If we grant Rothbard his terminology, it’s pretty easy to see what he’s driving at.  Mathematics (and what he really means is the “applied mathematics” style of math) is misapplied in conventional economics, in an effort to bolster it up with greater scientific rigor.  He goes on to explain that the very feature of physics that makes mathematical descriptions so fitting breaks down in the comparison to economics — economics is governed axiomatically by human behavior, by motivation, whereas physics is not.

But I don’t grant Rothbard his terminology.  Like most physicists, he has mathematics all wrong.  So-called “verbal economics”, and Austrian economics in particular, seems to me far more mathematical than the “mathematical economics” of the physicists.  Beginning with a set of axioms, and rules for interpreting logically and for defining concepts, conclusions in Austrian economics are in fact logically proven, mathematical proofs in verbal form.  Just like most “pure” math is.
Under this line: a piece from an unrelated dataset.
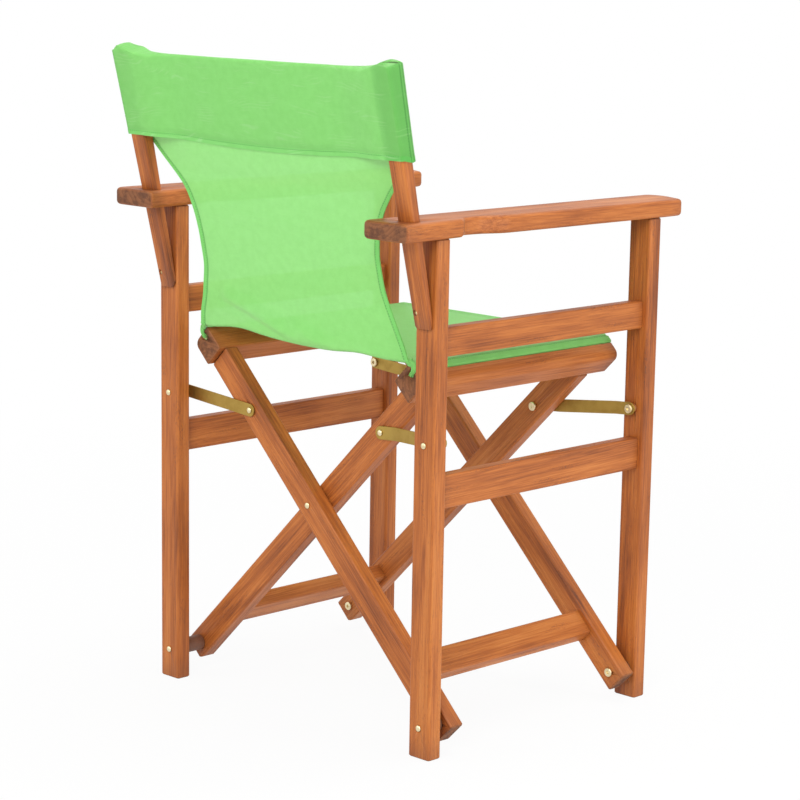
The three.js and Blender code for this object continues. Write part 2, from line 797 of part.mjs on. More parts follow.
function addBack() {
  const back = group(chair, 0, postY, postFoot, -postLean);
  for (const [name, side] of [['left', 1], ['right', -1]]) {
    const post = side > 0 ? backPost(1) : mirrored(backPost(-1));
    place(back, `${name}_back_post`, post, wood, side * postX);
    fasten(chair, `${name}_post_screw`, postScrew(), 1, side * postX + screwOffset, 0, screwHeight);
  }
  place(back, 'back_sleeve', backSleeve(), cloth);
}

addSideFrame('left', 1);
addSideFrame('right', -1);
addCrossedFrame('outer', 1, outerBarY);
addCrossedFrame('inner', -1, innerBarY);
addCrossingRivets();
addBack();
place(chair, 'seat_sling', seatSling(), cloth, 0, 0, crossHeight);
place(chair, 'back_panel', backPanel(), cloth);

// The origin is on the ground, in the middle of the chair's box seen from above.
const middle = new THREE.Box3().setFromObject(chair, true).getCenter(new THREE.Vector3());
chair.position.set(-middle.x, -middle.y, 0);

export default chair;
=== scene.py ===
"""Dresses a folding director's chair: oiled hardwood frames, brass fittings and a green mesh sling."""
import json
import math

import bmesh
import bpy
from mathutils import Matrix, Vector


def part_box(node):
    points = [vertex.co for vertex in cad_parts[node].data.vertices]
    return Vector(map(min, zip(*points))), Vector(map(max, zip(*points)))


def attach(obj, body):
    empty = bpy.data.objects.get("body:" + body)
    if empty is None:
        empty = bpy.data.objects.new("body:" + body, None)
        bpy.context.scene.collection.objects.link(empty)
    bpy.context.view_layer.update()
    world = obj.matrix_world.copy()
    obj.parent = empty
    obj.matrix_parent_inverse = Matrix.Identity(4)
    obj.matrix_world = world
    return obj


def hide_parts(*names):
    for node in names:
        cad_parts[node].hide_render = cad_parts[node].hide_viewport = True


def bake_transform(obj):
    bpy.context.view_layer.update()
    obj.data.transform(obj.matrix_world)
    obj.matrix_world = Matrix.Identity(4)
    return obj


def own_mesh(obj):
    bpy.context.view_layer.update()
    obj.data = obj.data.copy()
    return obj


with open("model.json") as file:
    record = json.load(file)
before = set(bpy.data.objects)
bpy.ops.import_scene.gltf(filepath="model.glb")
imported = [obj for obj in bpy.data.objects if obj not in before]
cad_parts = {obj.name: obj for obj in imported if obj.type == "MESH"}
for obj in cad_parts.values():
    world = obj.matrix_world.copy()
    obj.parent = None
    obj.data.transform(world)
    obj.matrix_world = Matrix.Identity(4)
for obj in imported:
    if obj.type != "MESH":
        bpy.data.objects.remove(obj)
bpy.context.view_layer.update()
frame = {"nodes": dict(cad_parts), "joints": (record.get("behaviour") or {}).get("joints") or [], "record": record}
scene = bpy.context.scene
solids = frame["nodes"]
bodies = frame["record"]["behaviour"]["bodies"]
body_of = {node: body for body, nodes in bodies.items() for node in nodes}
pivots = {joint["name"]: Vector(joint["pos_m"]) for joint in frame["joints"]}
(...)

In economics, … we know the cause, for human action, unlike the movement of stones, is motivated. Therefore, we may build economics on the basis of axioms — such as the existence of human action and the logical implications of action — which are originally known as true.

From these axioms we can deduce step by step, therefore, laws which are also known as true. And this knowledge is absolute rather than relative precisely because the original axioms are already known.

This is the nature of mathematical proof, not of demonstrated correlation between mathematics and physical reality (as in physics).  Even his discussion of the use of calculus, with its reliance on the infinitesimal, demonstrates the point — the infinitesimal in physics is just a convenient tool for simplifying the consideration of massive discrete systems.  In reality, as in math, the infinitesimal only applies to ideas.

It’s no wonder that as a mathematician I am so strongly attracted to the Austrian school.  I find their axioms intuitive.  I find their arguments compelling.  I find their conclusions reasonable.  I find their distrust of shoddy math reassuring.  I find their impact on my wallet convincing.